Applications of phylogenomics to detailed biological questions
Phylogenomics has the potential of testing specific biological hypotheses and identifying interesting and unexpected evolutionary processes. Analyzing human tiling array data, Zhang et al. [15] use a simple phylogenetic analysis to identify a number transcripts that are only conserved within primates, thus illustrating the limitations of phylogenetic footprinting approaches based on sequence conservation within larger sets of species. Many of these transcripts exhibit a stable secondary structure and are thus strong candidates for primate-specific non-coding RNAs.Smith et al. [16] study the evolution and positional distribution of the important cycling-AMP response elements among animal promoter sequences. The binding sites show a strong positional preference in vertebrates, where such a bias is absent in non-vertebrate species. The authors study substitution rates inside functional binding sites and show that a significant number of them are affected by substitutions due to CpG deamination. Improving our understanding of the mutational processes in non-coding functional regions like transcription factor binding sites is critical to improve their computational identification.

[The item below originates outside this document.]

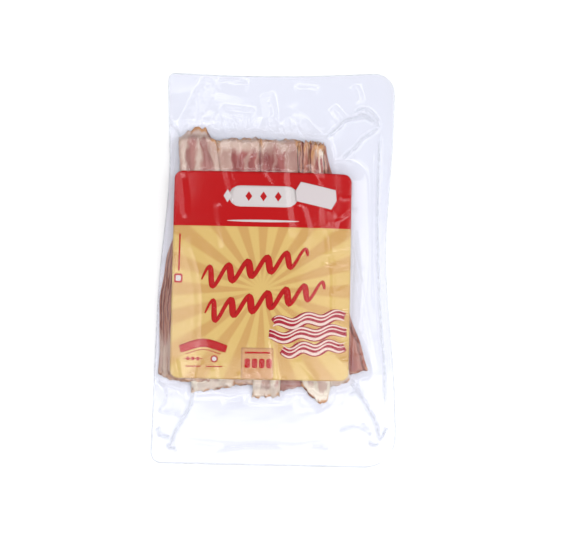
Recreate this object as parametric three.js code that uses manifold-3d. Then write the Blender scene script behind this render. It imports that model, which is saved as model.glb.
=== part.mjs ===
// Vacuum pack of sliced bacon, lying on its back with the printed side up.
// The sealed film is hugged tight over a fan of slices, so pouch and contents are one solid: a flat
// wavy rim all round, a bulge with the slices' ends stepping down to it, and the folds where the
// formed cavity gave way at its corners. The printed card lies in a shallow recess of that bulge,
// and a small price sticker lies on top. Millimetres, +X to the pack's right, +Y to its top, +Z up.
import * as THREE from "three";
import { mergeVertices } from "three/addons/utils/BufferGeometryUtils.js";
import Module from "manifold-3d";

// Driving dimensions of the pouch
const PACK_WIDTH = 146.6;
const PACK_LENGTH = 245;
const PACK_TAPER = 0.034;
const CORNER_RADII = { topLeft: 5, topRight: 14, bottomLeft: 7, bottomRight: 20 };
const SIDE_BOWS = {
  left: { depth: 3.8, at: 55, reach: 45 },
  right: { depth: 5.9, at: 6, reach: 60 },
};
const TOP_SLANT = 2.6;
const TOP_DIP = 2.2;
const RIM_THICKNESS = 0.8;
const RIM_LEVEL = 1.15;
const RIM_WAVE = { height: 0.55, across: 23, along: 61, start: 0.8, crossAlong: 37, crossAcross: 90 };
const CORNER_LIFT = { height: 1.4, x: 30, acrossReach: 60, y: 70, alongReach: 70 };
const FILM_SKIRT = { reach: 3.4, power: 1.4 };
const BLEND = 1.1;

// Under the slices the lower face sinks to this level, over this reach, and a flat cut ends it at 0.
const SUNKEN = { level: -3, reach: 6 };
const CUT_HEIGHT = 60;

// The slices that set the bulge, from the lowest to the topmost: the middle of the top and bottom
// ends in plan, the width, and the height of the upper face above the surface that the pack lies on.
const SLICES = [
  { top: [15, 74], bottom: [44, -65], width: 27, height: 5.2 },
  { top: [-49.5, 77], bottom: [-58.5, -68], width: 25, height: 6.4 },
  { top: [15.5, 76], bottom: [39, -74], width: 20, height: 7.2 },
  { top: [-38.5, 77], bottom: [-38, -78], width: 27, height: 7.8 },
  { top: [-11, 77], bottom: [-3, -80], width: 22, height: 8.4 },
  { top: [8.5, 77], bottom: [26.5, -83], width: 19, height: 8.8 },
  { top: [-49.5, 85], bottom: [-48, -59], width: 25, height: 9.6 },
  { top: [19.5, 77.5], bottom: [22.5, -59], width: 18, height: 9.4 },
  { top: [-12, 79], bottom: [-10, -61], width: 44, height: 10.2 },
];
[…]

Evolution of protein-protein interaction network
Although the sequencing of complete genomes allows a comprehensive view on the genetic material of an organism, it is challenging to take into account simultaneously the evolutionary history and the multiple interactions that make an organism. Pagel et al. [17] take a first step in this direction by studying the evolution of protein-protein interaction networks in fungi. The preferential attachment hypothesis (i.e. new proteins in a network tend to interact with proteins already having numerous interactions) is generally accepted to explain the scale free nature of interaction networks. However, Pagel et al. find no evidence in favour of this hypothesis and instead demonstrate that a simple model in which proteins differ in their propensity to form attachments explains well their data. Although the small size of the data set analyzed limits the conclusions of the study, the quality of the phylogenetic method will certainly set a standard for future works.
Perspectives
As can be seen by this collection of articles, phylogenomics is an extremely diverse and promising field. We emphasize that although the availability of larger and larger amounts of data promises an increased accuracy in phylogenomic analyses, it does not reduce the need for sophisticated and rigorous methods based on more accurate models of evolution. We hope that this meeting and this special issue will help researchers take advantage of both the genomic and phylogenetic approaches of phylogenomics and further enrich this domain by integrating new views. We are hoping to make this a regular gathering that will seed the synergy required for the field to achieve its full potential.